The solution is simple:
[ol]
[li]Raise the number of mice and grasshoppers needed to feed the cats[/li][li]Get the FDA to sign off on marketing a pet food that has that high a proportion of rodent hairs and insect parts in it[/li][/ol]
My vet, Richard Chaille, DVM says the only real problem is cat foods that are too yummy. Cats will overeat on “premium” cat foods and get chubby. Chubby cats don’t live very long. My cat gets all the Purina Cat Chow he cares to eat from a bulk feeder, and if he wants something more exotic he has to catch it himself.
A little off topic…but
As someone who inherited a cat along with his wife, I was always told I had to buy only certain brands of food because the generics tended to have “ash” or “pot-ash” or other filler that supposedly gives cats massive urinary infections. Now I’m no marketing genius, but it would seem to me that anyone producing a pet food that was harmful to pets in this way would disappear from the store shelves pretty quickly. I’m assuming my wife fell for some marketing scam and all the foods are really pretty much the same. Though I do notice the Purina One we buy has a prominent banner on it that says something to the effect of “…Formulated for proper urinary tract health of adult cats”. What’s the straight dope on that?

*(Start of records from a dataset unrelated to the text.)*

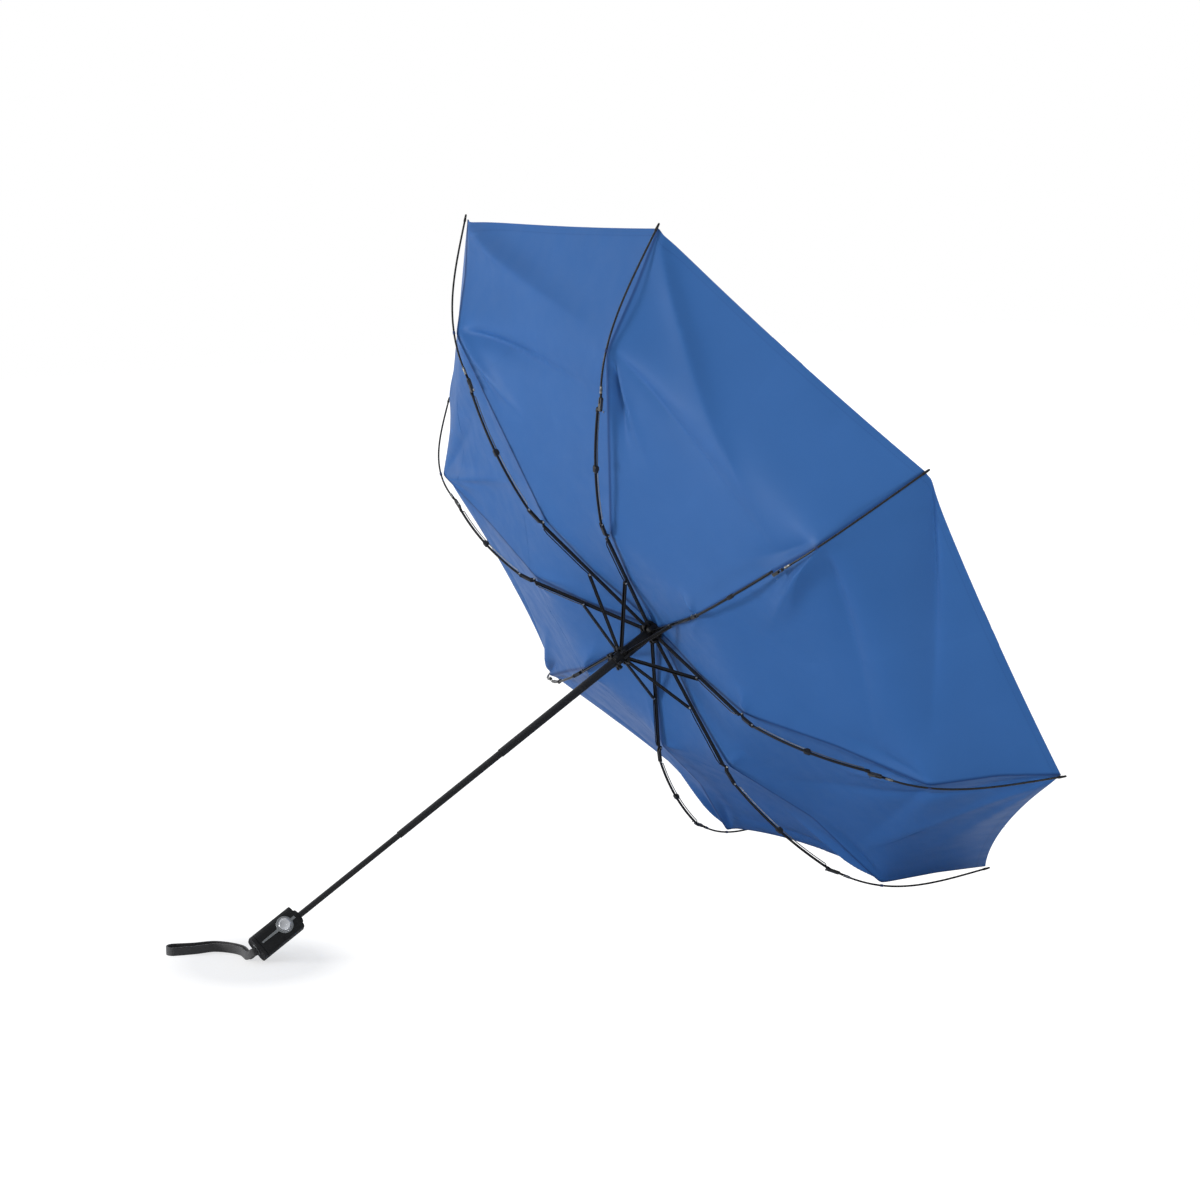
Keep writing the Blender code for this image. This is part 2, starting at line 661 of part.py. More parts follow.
def panel_point(k, seams, row, column):
    """A point of the panel that lies between rib k and the next."""
    across = column / PANEL_COLUMNS
    arch = 4 * across * (1 - across)
    hollow = 0
    if row == TIP_ROW:
        hollow = arch * (LOOSE_HEM_HOLLOW if k == LOOSE_PANEL else HEM_HOLLOW)
    ends = []
    for i in (k, k + 1):
        seam = seams[i % RIB_COUNT]
        point = seam[row]
        if hollow:
            point = point + hollow * (seam[row - 1] - point).normalized()
        turn = rib_turn(i)
        ends.append(Vector((point.x * math.cos(turn), point.x * math.sin(turn), point.y)))
    place_there = ends[0].lerp(ends[1], across)
    if column:
        place_there.z += CANOPY_BILLOW * arch * (row / TIP_ROW) ** 2 + fold_height(row, across)
    return place_there


def canopy_mesh(materials):
    """Eight taut panels hung between the seams, with the folds that the pull of the ties makes."""
    seams = [seam_points(k) for k in range(RIB_COUNT)]
    shape = bmesh.new()
    rings = []
    for row in range(len(seams[0])):
        rings.append([shape.verts.new(panel_point(k, seams, row, column))
                      for k in range(RIB_COUNT) for column in range(PANEL_COLUMNS)])
    count = len(rings[0])
    for inner, outer in zip(rings, rings[1:]):
        for i in range(count):
            j = (i + 1) % count
            shape.faces.new((inner[i], outer[i], outer[j], inner[j]))
    mesh = bpy.data.meshes.new("canopy")
    shape.to_mesh(mesh)
    shape.free()
    obj = work_object(mesh)
    skin = obj.modifiers.new("skin", 'SOLIDIFY')
    skin.thickness = CANOPY_THICKNESS
    skin.offset = 0
    solid = work_object(evaluated_mesh(obj))
    drop(obj)
    return finish(solid, "canopy", materials["fabric"], SOFT_ANGLE)


def rib_turn(k):
    """The turn of rib k about the shaft: ribs 0 and 1 lie evenly about the floor side."""
    sideways = math.atan2(SOCKET_OFFSET, rib_layout(FLOOR_BEND)["tip"].x)
    return (k - 0.5) * RIB_STEP - sideways


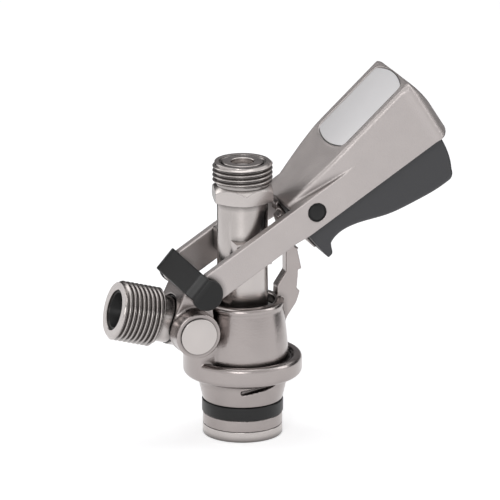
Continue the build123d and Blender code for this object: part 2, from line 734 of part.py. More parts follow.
# ================================================================ lever
with BuildPart() as lever_casting:
    # Hood: the side outline cut to the flaring outline seen from above.
    with BuildSketch(lever_plane()):
        with BuildLine():
            Polyline((hood_end, skirt_bottom), (hood_start, skirt_bottom), crown_front, crown_middle, crown_back)
            Spline(
                crown_back,
                (hood_end - 0.8, 10.0),
                (hood_end, skirt_bottom),
            )
        make_face()
    extrude(amount=lever_half_width, both=True)
    with BuildSketch(plan_plane) as hood_plan:
        with BuildLine():
            for side in (-1, 1):
                Spline(
                    (hood_start, side * hood_start_half_width),
                    (hood_start + 12.0, side * (hood_start_half_width + 2.6)),
                    (hood_start + hood_flare_length, side * lever_half_width),
                    tangents=((1, side * 0.1), (1, 0)),
                )
                Line(
                    (hood_start + hood_flare_length, side * lever_half_width),
                    (hood_end - hood_end_bow, side * lever_half_width),
                )
            Line((hood_start, -hood_start_half_width), (hood_start, hood_start_half_width))
            ThreePointArc(
                (hood_end - hood_end_bow, lever_half_width),
                (hood_end, 0),
                (hood_end - hood_end_bow, -lever_half_width),
            )
        make_face()
        fillet(hood_plan.vertices().sort_by(Axis.X)[-2:], hood_corner)
    extrude(amount=crown_back[1] + 5, both=True, mode=Mode.INTERSECT)
    crown_faces = lever_casting.faces().filter_by(lambda face: face.normal_at().dot(plan_plane.z_dir) > 0.9)
    ridge_edges = crown_faces.edges().filter_by(lambda edge: abs(edge.center().Y) > 0.5)
    fillet(ridge_edges, ridge_radius)

    # Arms with round ends, carried on along the hood as its side walls.
    for start in (arm_inner_y, -lever_half_width):
        with BuildSketch(lever_plane(-start)):
            with BuildLine():
                Polyline(
                    (0, -arm_half_height),
                    (hood_start - 6, -arm_half_height),
                    (hood_start, skirt_bottom),
                    (hood_start + hood_flare_length, skirt_bottom),
                    (hood_start + hood_flare_length, shelf_top),
                    (0, shelf_top),
                )
                ThreePointArc((0, shelf_top), (-arm_half_height, 0), (0, -arm_half_height))
            make_face()
        extrude(amount=lever_half_width - arm_inner_y)

    # Shelf under the narrow front of the hood.
    with BuildSketch(lever_plane()):
        with Locations(((hood_start + crown_middle[0]) / 2, shelf_top - shelf_thickness / 2)):
            Rectangle(crown_middle[0] - hood_start, shelf_thickness)
    extrude(amount=arm_inner_y, both=True)

    # Hollow: a straight channel between the walls and a smaller one up inside the hood.
    with BuildSketch(lever_plane()):
        with BuildLine():
            Polyline(
                (hood_start - 1, skirt_bottom - 4),
                (hood_start - 1, shelf_top - shelf_thickness),
                (hood_start + shelf_length, shelf_top - shelf_thickness),
                (crown_middle[0] + 2, crown_middle[1] - wall),
                (crown_back[0] - end_wall, crown_back[1] - wall),
                (hood_end - end_wall, skirt_bottom - 4),
                (hood_start - 1, skirt_bottom - 4),
            )
        make_face()
    extrude(amount=arm_inner_y, both=True, mode=Mode.SUBTRACT)
    with BuildSketch(lever_plane()):
        with BuildLine():
            Polyline(
                (hood_start + 4, shelf_top - shelf_thickness - 1),
                (hood_start + 4, shelf_top - shelf_thickness + 0.4),
                (crown_middle[0] + 1, crown_middle[1] - wall),
                (crown_middle[0] + 1, shelf_top - shelf_thickness - 1),
                (hood_start + 4, shelf_top - shelf_thickness - 1),
            )
        make_face()
    extrude(amount=hood_start_half_width - wall, both=True, mode=Mode.SUBTRACT)

    # The arms end in a flat under the hinge cover; holes for the hinge, drive and trigger pins.
    with BuildSketch(cover_plane):
        with Locations((cover_band_inner - 0.1, 0)):
            Rectangle(4 * arm_half_height, 4 * arm_half_height, align=(Align.MIN, Align.CENTER))
    extrude(amount=lever_half_width + 1, both=True, mode=Mode.SUBTRACT)
    with BuildSketch(lever_plane()):
        Circle(hinge_pin_radius + running_fit)
        with Locations(trigger_pivot):
            Circle(trigger_pin_radius + static_fit)
    extrude(amount=lever_half_width + 1, both=True, mode=Mode.SUBTRACT)
    with BuildSketch(lever_plane()):
        with Locations((drive_pin_reach, 0)):
            Circle(drive_pin_radius + static_fit)
    extrude(amount=drive_pin_outer_y, both=True, mode=Mode.SUBTRACT)
    for start in (trigger_pin_half_length, -lever_half_width):
        with BuildSketch(lever_plane(-start)):
            with Locations(trigger_pivot):
                Circle(cap_radius + static_fit)
        extrude(amount=lever_half_width - trigger_pin_half_length, mode=Mode.SUBTRACT)

    # Recess for the label plate.
    with BuildSketch(crown_plane):
        add(label_outline(label_gap))
    extrude(amount=-label_recess, mode=Mode.SUBTRACT)
save(lever_casting, "lever_casting")

with BuildPart() as label_plate:
    with BuildSketch(crown_plane.offset(-label_recess)):
        add(label_outline(0.0))
    extrude(amount=label_thickness)
save(label_plate, "label_plate")

with BuildPart() as drive_pins:
    for start in (drive_pin_inner_y, -drive_pin_outer_y):
        with BuildSketch(lever_plane(-start)):
            with Locations((drive_pin_reach, 0)):
                Circle(drive_pin_radius)
        extrude(amount=drive_pin_outer_y - drive_pin_inner_y)
save(drive_pins, "drive_pins")

# Hinge cover: a clip with two round cheeks over the pin's ends, joined by a band behind the post.
with BuildPart() as hinge_cover:
    for start in (lever_half_width + running_fit, -cover_outer_y):
        with BuildSketch(cover_plane.offset(start)):
            Circle(cover_radius)
            Rectangle(cover_band_outer, 2 * cover_half_height, align=(Align.MIN, Align.CENTER))
            with Locations((cover_band_outer, 0)):
                Rectangle(cover_radius, 3 * cover_radius, align=(Align.MIN, Align.CENTER), mode=Mode.SUBTRACT)
        extrude(amount=cover_outer_y - lever_half_width - running_fit)
    with BuildSketch(cover_plane):
        with Locations((cover_band_inner, 0)):
            Rectangle(
                cover_band_outer - cover_band_inner,
                2 * cover_half_height,
                align=(Align.MIN, Align.CENTER),
            )
    extrude(amount=cover_outer_y, both=True)
    cheek_rims = hinge_cover.faces().filter_by(Axis.Y).group_by(Axis.Y)
    fillet(cheek_rims[0].edges() + cheek_rims[-1].edges(), cover_edge_radius)
save(hinge_cover, "hinge_cover")

with BuildPart() as trigger_pin:
    with BuildSketch(lever_plane()):
        with Locations(trigger_pivot):
            Circle(trigger_pin_radius)
    extrude(amount=trigger_pin_half_length, both=True)
save(trigger_pin, "trigger_pin")

with BuildPart() as pin_caps:
    for start in (trigger_pin_half_length, -lever_half_width):
        with BuildSketch(lever_plane(-start)):
            with Locations(trigger_pivot):
                Circle(cap_radius)
        extrude(amount=lever_half_width - trigger_pin_half_length)
save(pin_caps, "pin_caps")

# Torsion spring on the trigger pin: a coil with a leg under the shelf and one on the trigger.
coil_height = spring_turns * spring_pitch
coil_plane = Plane(
    origin=lever_point(*trigger_pivot, coil_height / 2),
    x_dir=lever_direction(0, 1),
    z_dir=(0, -1, 0),
)
coil = coil_plane * Helix(spring_pitch, coil_height, spring_coil_radius)
with BuildPart() as trigger_spring:
    with BuildSketch(Plane(origin=coil @ 0, z_dir=coil % 0)):
        Circle(spring_wire_radius)
    sweep(path=coil)
    for leg_start in (coil @ 0, coil @ 1):
        with BuildSketch(Plane(origin=leg_start, z_dir=lever_direction(1, 0))):
            Circle(spring_wire_radius)
        extrude(amount=spring_leg)
save(trigger_spring, "trigger_spring")

# ================================================================ trigger
boss_half_width = trigger_boss_radius * cos(radians(40.0))
boss_shoulder = trigger_pivot[1] + trigger_boss_radius * sin(radians(40.0))
boss_back = (trigger_pivot[0] + boss_half_width, boss_shoulder)
boss_front = (trigger_pivot[0] - boss_half_width, boss_shoulder)

with BuildPart() as trigger_grip:
    with BuildSketch(lever_plane()):
        with BuildLine():
            Polyline(
                trigger_front_middle,
                trigger_hook,
                grip_point(hook_heel),
                grip_point(hook_root),
            )
            Spline(grip_point(hook_root), *[grip_point(place) for place in palm_line])
            ThreePointArc(grip_point(palm_line[-1]), grip_point(heel_round[0]), grip_point(heel_round[1]))
            Spline(grip_point(heel_round[1]), *[grip_point(place) for place in heel_line])
            Polyline(
                grip_point(heel_line[-1]),
                (trigger_back - heel_chamfer, trigger_top),
                (trigger_pivot[0] + trigger_shoulder, trigger_top),
                boss_back,
            )
            ThreePointArc(boss_back, (trigger_pivot[0], trigger_pivot[1] + trigger_boss_radius), boss_front)
            Polyline(boss_front, grip_point(trigger_lead), trigger_front_top, trigger_front_middle)
        make_face()
    extrude(amount=trigger_half_width, both=True)
    side_edges = trigger_grip.faces().filter_by(Axis.Y).edges()
    grip_edges = side_edges.filter_by(
        lambda edge: lever_plane().to_local_coords(edge.center()).Y < skirt_bottom
        and lever_plane().to_local_coords(edge.center()).X > hood_start + hook_root[0]
    )
    fillet(grip_edges, trigger_edge_radius)

    # Slot for the torsion spring, then the pivot hole.
    with BuildSketch(lever_plane()):
        with Locations(trigger_pivot):
            Rectangle(2 * spring_slot_reach, 2 * spring_slot_half_height)
    extrude(amount=spring_slot_half_width, both=True, mode=Mode.SUBTRACT)
    with BuildSketch(lever_plane()):
        with Locations(trigger_pivot):
            Circle(trigger_pin_radius + running_fit)
    extrude(amount=trigger_half_width + 1, both=True, mode=Mode.SUBTRACT)
save(trigger_grip, "trigger_grip")

# Pawl: a steel strip on the trigger's front face with a tooth for the rack's notches.
with BuildPart() as pawl_plate:
    with BuildSketch(lever_plane()):
        with BuildLine():
            Polyline(
                trigger_front_top,
                trigger_front_middle,
                pawl_foot,
                (pawl_foot[0] - pawl_thickness, pawl_foot[1]),
                (pawl_tip[0] + pawl_lip[0], pawl_tip[1] + pawl_lip[1]),
                pawl_tip,
                (pawl_tip[0] + pawl_rise, pawl_tip[1] + pawl_rise),
                (trigger_front_top[0] - pawl_thickness + 0.2, trigger_front_top[1]),
                trigger_front_top,
            )
        make_face()
    extrude(amount=pawl_half_width, both=True)
save(pawl_plate, "pawl_plate")
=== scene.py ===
# %% [markdown]
# # A keg coupler
# A keg coupler locks onto a keg: its neck turns into the keg valve, and a long lever drives a
# tube down through the body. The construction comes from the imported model, where every piece
# is already in place. Here each piece gets its finish, its soft edges and its threads.

# %% The frame
import json
import math

import bmesh
import bpy
from mathutils import Matrix, Vector


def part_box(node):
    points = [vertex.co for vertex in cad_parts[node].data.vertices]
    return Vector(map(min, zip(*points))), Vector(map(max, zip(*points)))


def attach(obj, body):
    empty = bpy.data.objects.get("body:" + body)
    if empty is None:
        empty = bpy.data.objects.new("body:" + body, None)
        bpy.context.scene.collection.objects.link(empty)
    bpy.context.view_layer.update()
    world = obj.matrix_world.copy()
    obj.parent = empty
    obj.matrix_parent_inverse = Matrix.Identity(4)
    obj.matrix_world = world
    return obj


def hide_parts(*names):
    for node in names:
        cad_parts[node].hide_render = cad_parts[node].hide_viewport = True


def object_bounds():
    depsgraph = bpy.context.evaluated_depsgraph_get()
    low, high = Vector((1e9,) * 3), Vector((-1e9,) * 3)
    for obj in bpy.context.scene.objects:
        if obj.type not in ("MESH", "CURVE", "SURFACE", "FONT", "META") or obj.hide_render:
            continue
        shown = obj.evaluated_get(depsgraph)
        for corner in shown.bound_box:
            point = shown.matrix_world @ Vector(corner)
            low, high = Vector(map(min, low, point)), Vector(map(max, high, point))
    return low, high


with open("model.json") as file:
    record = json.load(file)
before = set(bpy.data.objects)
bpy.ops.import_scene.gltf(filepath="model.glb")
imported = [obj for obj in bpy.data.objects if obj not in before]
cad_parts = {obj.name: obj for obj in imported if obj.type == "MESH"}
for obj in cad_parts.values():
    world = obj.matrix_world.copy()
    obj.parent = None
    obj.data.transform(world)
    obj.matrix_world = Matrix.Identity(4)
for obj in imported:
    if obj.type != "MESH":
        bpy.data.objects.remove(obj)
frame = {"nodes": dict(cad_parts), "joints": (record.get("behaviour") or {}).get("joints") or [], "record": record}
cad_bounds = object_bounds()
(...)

only some cats are highly prone to UTIs (notably neutered male cats) so only some people need to pay for the low-ash formulation.
I have had a cat who had this problem (note: it was yucky) and the vet did recommend changing the cat food. I don’t think its a scam, although I bet some cat owners are paying more needlessly.
Actually, the ash thing is fairly accurate. Between me and my sister, and the cats we’ve owned in our lifetimes, we’ve had several cats with recurrent urinary tract infections. It’s all due to cheap cat food. You have to buy low ash cat food. A large percentage of cats will have problems with the ash in the cat food. A lot of major food companies do make low ash varieties, and if your cat has major problems (like my sisters current cat), you will have to switch over to really expensive food, or watch them suffer through their tract infections until they die. My sisters cat was literally minutes away from dying a few months ago, because he was eating cat food with ash in it, instead of his expensive mix.